Write out exactly the lines from the line with "Write part 2" through the line with "arm_top = rail_end - size.loose_clearance", both ends included, and no other line.

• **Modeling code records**
________________________

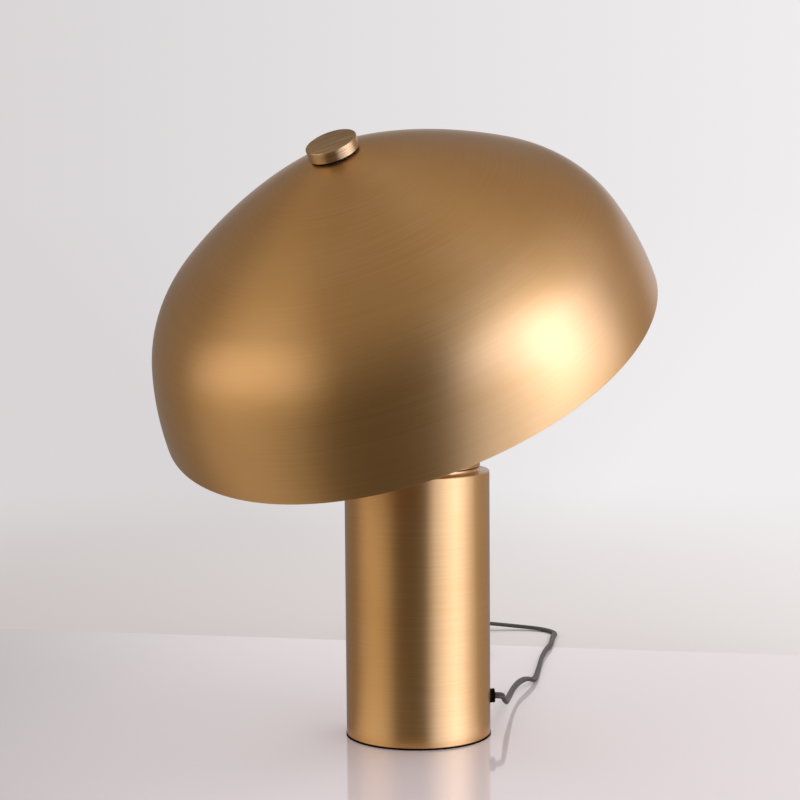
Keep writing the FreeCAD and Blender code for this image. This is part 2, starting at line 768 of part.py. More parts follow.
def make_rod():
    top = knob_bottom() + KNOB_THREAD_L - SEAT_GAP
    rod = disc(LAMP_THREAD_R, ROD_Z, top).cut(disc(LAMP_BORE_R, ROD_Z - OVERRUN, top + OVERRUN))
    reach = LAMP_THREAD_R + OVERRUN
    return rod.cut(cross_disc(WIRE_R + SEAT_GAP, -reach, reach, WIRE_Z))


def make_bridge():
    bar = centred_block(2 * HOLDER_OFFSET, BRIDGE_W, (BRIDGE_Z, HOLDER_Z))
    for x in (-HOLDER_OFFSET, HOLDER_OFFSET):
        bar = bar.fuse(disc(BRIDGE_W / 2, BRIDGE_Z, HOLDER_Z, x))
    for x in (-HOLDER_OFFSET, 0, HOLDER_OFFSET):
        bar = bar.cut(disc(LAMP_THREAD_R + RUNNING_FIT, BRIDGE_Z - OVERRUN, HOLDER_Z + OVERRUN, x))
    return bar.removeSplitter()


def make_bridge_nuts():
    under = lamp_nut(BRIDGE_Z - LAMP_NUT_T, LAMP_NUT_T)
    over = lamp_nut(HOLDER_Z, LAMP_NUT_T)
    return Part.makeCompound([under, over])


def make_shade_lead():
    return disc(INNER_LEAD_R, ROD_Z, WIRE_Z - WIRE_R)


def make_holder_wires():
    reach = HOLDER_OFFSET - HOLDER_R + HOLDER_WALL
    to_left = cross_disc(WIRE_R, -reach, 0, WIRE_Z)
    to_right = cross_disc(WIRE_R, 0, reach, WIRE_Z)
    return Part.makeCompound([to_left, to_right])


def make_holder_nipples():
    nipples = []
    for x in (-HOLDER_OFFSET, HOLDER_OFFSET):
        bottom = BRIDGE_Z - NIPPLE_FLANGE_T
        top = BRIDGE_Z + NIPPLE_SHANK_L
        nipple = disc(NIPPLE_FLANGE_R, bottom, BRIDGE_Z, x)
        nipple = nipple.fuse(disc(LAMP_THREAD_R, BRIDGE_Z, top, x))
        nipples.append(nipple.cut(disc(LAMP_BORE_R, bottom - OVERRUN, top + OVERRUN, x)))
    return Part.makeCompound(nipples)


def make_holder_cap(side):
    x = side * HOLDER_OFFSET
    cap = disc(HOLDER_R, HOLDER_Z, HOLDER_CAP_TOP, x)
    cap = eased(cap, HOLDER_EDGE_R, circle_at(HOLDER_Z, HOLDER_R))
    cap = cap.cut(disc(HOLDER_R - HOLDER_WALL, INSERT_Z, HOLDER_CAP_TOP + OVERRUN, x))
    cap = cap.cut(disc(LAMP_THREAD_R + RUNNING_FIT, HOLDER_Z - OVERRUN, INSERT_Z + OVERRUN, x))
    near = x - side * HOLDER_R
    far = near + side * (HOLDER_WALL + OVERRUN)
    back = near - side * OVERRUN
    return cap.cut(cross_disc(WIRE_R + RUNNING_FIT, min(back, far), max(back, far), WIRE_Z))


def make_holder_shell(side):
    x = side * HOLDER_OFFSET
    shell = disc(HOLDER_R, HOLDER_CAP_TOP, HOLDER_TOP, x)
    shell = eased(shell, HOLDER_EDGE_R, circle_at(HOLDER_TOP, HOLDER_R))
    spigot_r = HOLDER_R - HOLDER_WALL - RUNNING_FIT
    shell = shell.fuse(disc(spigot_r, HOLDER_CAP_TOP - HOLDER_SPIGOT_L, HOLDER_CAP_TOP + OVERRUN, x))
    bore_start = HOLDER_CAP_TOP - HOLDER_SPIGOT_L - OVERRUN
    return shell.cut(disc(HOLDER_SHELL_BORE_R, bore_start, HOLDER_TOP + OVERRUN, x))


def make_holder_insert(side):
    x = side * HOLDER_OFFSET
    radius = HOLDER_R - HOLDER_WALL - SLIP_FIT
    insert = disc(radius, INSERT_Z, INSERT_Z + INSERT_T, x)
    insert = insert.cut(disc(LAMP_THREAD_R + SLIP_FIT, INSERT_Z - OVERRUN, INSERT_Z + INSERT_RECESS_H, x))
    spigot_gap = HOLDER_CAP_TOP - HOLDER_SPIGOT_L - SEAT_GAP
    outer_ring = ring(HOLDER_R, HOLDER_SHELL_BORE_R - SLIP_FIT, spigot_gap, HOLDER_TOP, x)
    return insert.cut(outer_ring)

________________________

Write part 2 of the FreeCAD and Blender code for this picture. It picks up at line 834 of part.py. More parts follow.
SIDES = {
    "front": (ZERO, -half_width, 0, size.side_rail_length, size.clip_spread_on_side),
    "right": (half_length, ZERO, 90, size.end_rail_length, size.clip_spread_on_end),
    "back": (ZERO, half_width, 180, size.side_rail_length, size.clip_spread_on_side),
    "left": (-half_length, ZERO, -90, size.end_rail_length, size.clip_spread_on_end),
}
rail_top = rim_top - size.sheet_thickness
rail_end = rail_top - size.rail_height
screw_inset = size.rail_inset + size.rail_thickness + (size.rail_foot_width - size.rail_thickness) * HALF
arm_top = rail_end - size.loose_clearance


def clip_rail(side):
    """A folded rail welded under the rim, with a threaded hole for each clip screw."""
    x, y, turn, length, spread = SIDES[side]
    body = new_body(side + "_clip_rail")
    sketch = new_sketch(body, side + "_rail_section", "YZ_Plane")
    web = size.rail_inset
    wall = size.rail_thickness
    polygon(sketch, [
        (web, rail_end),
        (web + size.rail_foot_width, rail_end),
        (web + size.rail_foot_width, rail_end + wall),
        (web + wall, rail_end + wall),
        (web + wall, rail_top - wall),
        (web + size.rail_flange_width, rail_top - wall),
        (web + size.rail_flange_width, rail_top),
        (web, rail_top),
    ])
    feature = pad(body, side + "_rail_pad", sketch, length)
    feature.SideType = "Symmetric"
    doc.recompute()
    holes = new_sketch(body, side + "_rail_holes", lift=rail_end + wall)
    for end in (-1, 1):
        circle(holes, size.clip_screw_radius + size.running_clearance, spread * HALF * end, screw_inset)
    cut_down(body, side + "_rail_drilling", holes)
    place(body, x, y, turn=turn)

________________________

• **The answer**
Write part 2 of the FreeCAD and Blender code for this picture. It picks up at line 834 of part.py. More parts follow.
SIDES = {
    "front": (ZERO, -half_width, 0, size.side_rail_length, size.clip_spread_on_side),
    "right": (half_length, ZERO, 90, size.end_rail_length, size.clip_spread_on_end),
    "back": (ZERO, half_width, 180, size.side_rail_length, size.clip_spread_on_side),
    "left": (-half_length, ZERO, -90, size.end_rail_length, size.clip_spread_on_end),
}
rail_top = rim_top - size.sheet_thickness
rail_end = rail_top - size.rail_height
screw_inset = size.rail_inset + size.rail_thickness + (size.rail_foot_width - size.rail_thickness) * HALF
arm_top = rail_end - size.loose_clearance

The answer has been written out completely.